10:00 – 10:10 – Introduction
10:10 – 10:55 – Nikolas Nusken (40 mins) + 5 minutes questions
11:00 – 11:55 – Alessandro Barp (40 mins) + 5 minutes questions
12:00 – 12:15 – Coffee break
12:15 – 13:00 – Anna Korba (online) (40 mins) + 5 minutes questions
13:00 – 14:00 – Lunch
14:00 – 14:45 – Song Liu (40 mins) + 5 minutes questions
14:50 – 15:30 – Francesca Crucinio (40 mins) + 5 minutes questions
15:30 – 15:45 – Coffee break
15:45 – 16:30 – Qiang Liu (online) (40 mins) + 5 minutes questions
16:30 – 16:35 – Closing
Anna Korba, Sampling with Mollified Interaction Energy Descent
Sampling from a target measure whose density is only known up to a normalization constant is a fundamental problem in computational statistics and machine learning. We present a new optimization-based method for sampling called mollified interaction energy descent (MIED), that minimizes an energy on probability measures called mollified interaction energie (MIE). The latter converges to the chi-square divergence with respect to the target measure and the gradient flow of the MIE agrees with that of the chi-square divergence, as the mollifiers approach Dirac deltas. Optimizing this energy with proper discretization yields a practical first-order particle-based algorithm for sampling in both unconstrained and constrained domains. We show the performance of our algorithm on both unconstrained and constrained sampling in comparison to state-of-the-art alternatives.
Alessandro Barp, Geometry of distribution and function-driven flows for sampling, optimisation and inference
Many of the most powerful methods in sampling, optimisation and inference, such as 
Hamiltonian Monte Carlo, accelerated gradient descent, and kernel methods, implicitly take advantage of geometry.  How these methods exploit geometry, however, is often mysterious which obscures their foundations and frustrates productive generalisations. In this talk we scrutinise function and measure-driven flows to unravel their rich canonical geometric structure, which allows us, for instance, to characterise measure-constraints preserving diffusions and understand the foundations of Hamiltonian Monte Carlo and reproducing kernel methods. Along this journey we highlight connections with core areas of mathematics, such as homology, cohomology, Gerstenhaber and Von Neumann algebras, deRham currents, Poisson and Riemannian geometry.
Qiang Liu, Learning flows for generating and transferring data: An embarrassingly simple approach 
Abstract: We consider the problem of learning a transport mapping between two distributions that are only observed through unpaired data points. This problem provides a unified framework for a variety of fundamental tasks in machine learning: generative modeling is about transforming a Gaussian (or other elementary) random variable to realistic data points; domain transfer concerns with transferring data points from one domain to another; optimal transport (OT) solves the more challenging problem of finding a "best" transport map that minimizes certain transport cost.
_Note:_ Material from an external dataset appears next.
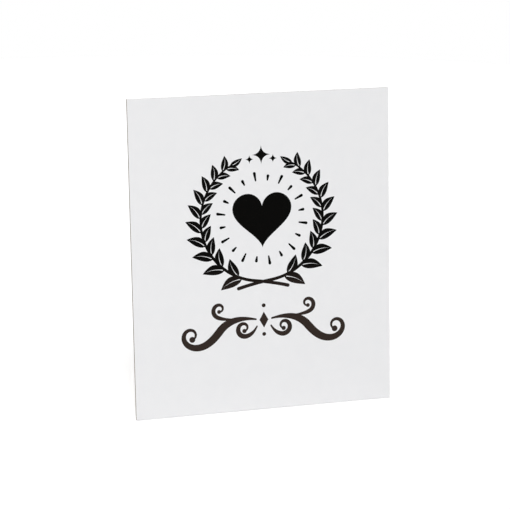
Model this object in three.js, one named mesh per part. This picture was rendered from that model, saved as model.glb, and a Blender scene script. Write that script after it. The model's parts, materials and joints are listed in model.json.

Unfortunately, despite the unified view, there lacks an algorithm that can solve the transport mapping problem efficiently in all settings. The existing algorithms need to be developed case by case, and tend to be complicated or computationally expensive. 
In this talk, I will show you that the problem can be addressed with a pretty simple algorithm. This algorithm, called rectified flow, learns an ordinary differential equation (ODE) model to transfer between the two distributions by following straight paths as much as possible. The algorithm only requires solving a sequence of nonlinear least squares optimization problems, which guarantees to yield monotonically non-increasing couplings w.r.t. all convex transport costs. The straight paths are special and preferred because they are the shortest paths between two points, and can be simulated exactly without time discretization, yielding computationally efficient models. In practice, the ODE models learned by our method can generate high quality images with a single discretization step, which is a significant speedup over existing diffusion generative models. Moreover, with a proper modification, our method  can be used to solve the optimal transport problems on high dimensional continuous distributions, a challenging problem for which no well accepted efficient algorithms exist. 
Song Liu, Variational Gradient Descent using Local Linear Models
Abstract: Stein Variational Gradient Descent (SVGD) can transport particles along trajectories that reduce the KL divergence between the target and particle distribution but requires the target score function to compute the update. We introduce a new perspective on SVGD that views it as a local estimator of the reversed KL gradient flow. This perspective inspires us to propose new estimators that use local linear models to achieve the same purpose. The proposed estimators can be computed using only samples from the target and particle distribution without needing the target score function. Our proposed variational gradient estimators utilize local linear models, resulting in computational simplicity while maintaining effectiveness comparable to SVGD in terms of estimation biases. Additionally, we demonstrate that under a mild assumption, the estimation of high-dimensional gradient flow can be translated into a lower-dimensional estimation problem, leading to improved estimation accuracy. We validate our claims with experiments on both simulated and real-world datasets.
Francesca Crucinio (ENSAE) Solving integral equations via Wasserstein gradient flows
Integral equations model many phenomena in applied mathematics and engineering ranging from deconvolution to optimal control.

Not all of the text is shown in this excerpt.